Trump's Parallel Track
Adding another layer of complexity, President Trump announced Thursday that Israeli Prime Minister Benjamin Netanyahu and Lebanese President Joseph Aoun would hold discussions later in the day. The White House provided no details about format, location, or agenda, leaving analysts to speculate about whether this represents a separate diplomatic initiative or somehow connects to the Iran situation.
Lebanon's political landscape has shifted dramatically in recent months, with Aoun's election marking a potential realignment away from Hezbollah's traditional dominance. If Trump is attempting to peel Lebanon further from Iran's orbit while simultaneously pursuing — or pausing — direct talks with Tehran, it would represent a characteristically unconventional approach to regional diplomacy.
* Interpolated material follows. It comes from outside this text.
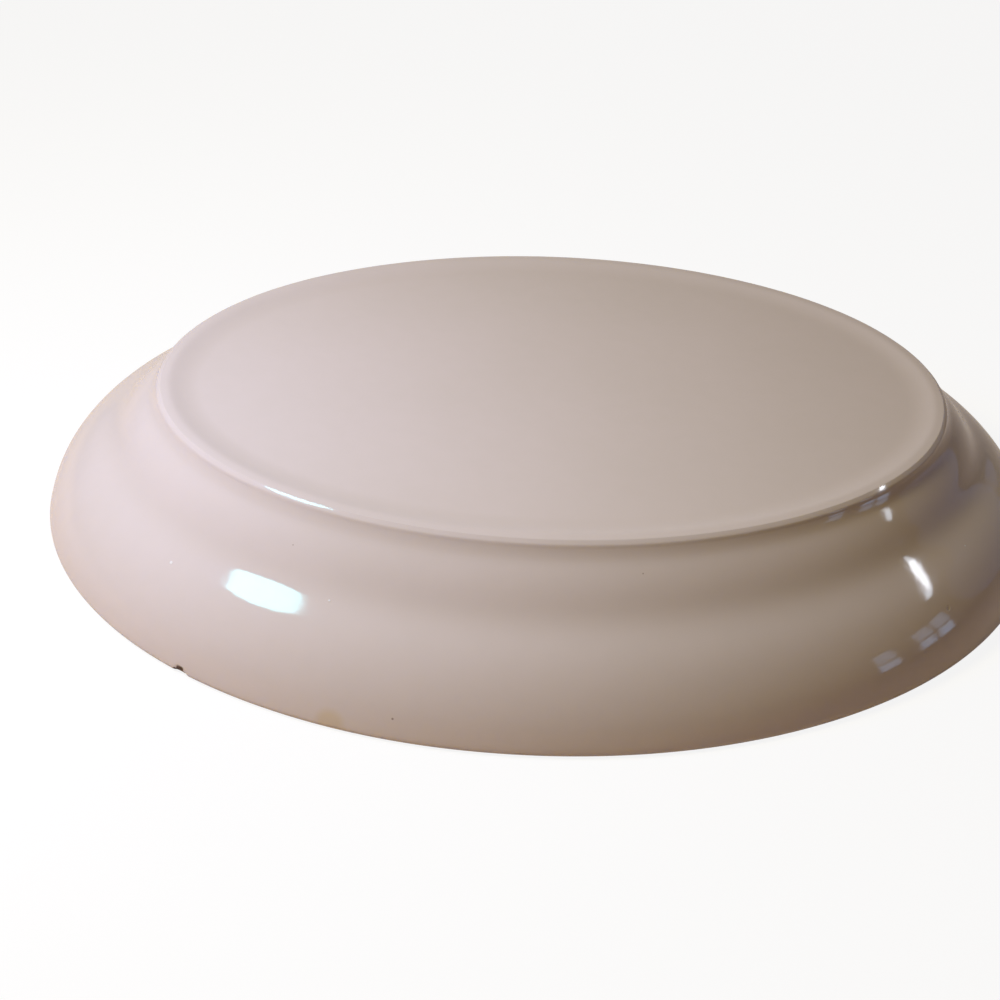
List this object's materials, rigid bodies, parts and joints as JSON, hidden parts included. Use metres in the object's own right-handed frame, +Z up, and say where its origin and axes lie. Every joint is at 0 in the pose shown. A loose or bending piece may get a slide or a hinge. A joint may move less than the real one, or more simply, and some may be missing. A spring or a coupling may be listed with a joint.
{
  "type": "oval serving platter",
  "caption": "Deep oval serving platter of cream-glazed pottery with a recessed base, foot ring, stepped lower wall and broad rounded shoulder, lying face down.",
  "frame": {"origin": "centre of the oval on the plane that the lip rests on, with the platter lying face down", "axes": "+X along the oval's long axis, +Y along its short axis, +Z up from the lip towards the foot; for serving, the platter is turned half a turn about X, so that it stands on its foot and the well faces up"},
  "size_m": [0.36, 0.268, 0.05],
  "materials": {
    "glaze": "glossy cream glaze, with a few pinholes and small specks"
  },
  "bodies": {
    "root": {"platter_body": "glaze"}
  },
  "joints": []
}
Israeli officials have remained publicly cautious about the U.S.-Iran dialogue, expressing skepticism that Tehran would agree to meaningful constraints on its nuclear program or regional activities. Netanyahu's willingness to engage with Lebanese leadership suggests possible recognition that the regional architecture is shifting in ways that require direct engagement rather than proxy confrontation.
What Comes Next
The Pakistani delegation's success likely depends on threading an impossible needle: convincing Iran that serious negotiations with Washington remain possible while persuading American officials that Tehran is genuinely prepared to make concessions. Neither task will be easy.
Iranian hardliners have spent weeks arguing that any negotiation with the Trump administration is futile, pointing to the collapse of previous agreements and ongoing sanctions as evidence of American bad faith. Moderates within Iran's fractured political establishment counter that isolation serves no one's interests and that Pakistan's involvement might provide the face-saving mechanism needed to restart talks.
In Washington, skepticism about Iran's intentions runs deep across both parties. Even officials supportive of diplomacy acknowledge that verification mechanisms and enforcement provisions would need to be ironclad — precisely the details that typically derail negotiations before they truly begin.
The next 48 hours will likely prove decisive. If the Pakistani mission can facilitate even preliminary agreements on procedural questions — meeting locations, participant lists, agenda frameworks — it would represent progress. If the delegation departs Tehran without tangible results, the diplomatic window may close entirely, leaving military options as the only remaining path forward.
For now, the world watches Tehran, where Pakistani diplomats are attempting what American, European, and Arab mediators have so far failed to achieve: finding words that might prevent the next war.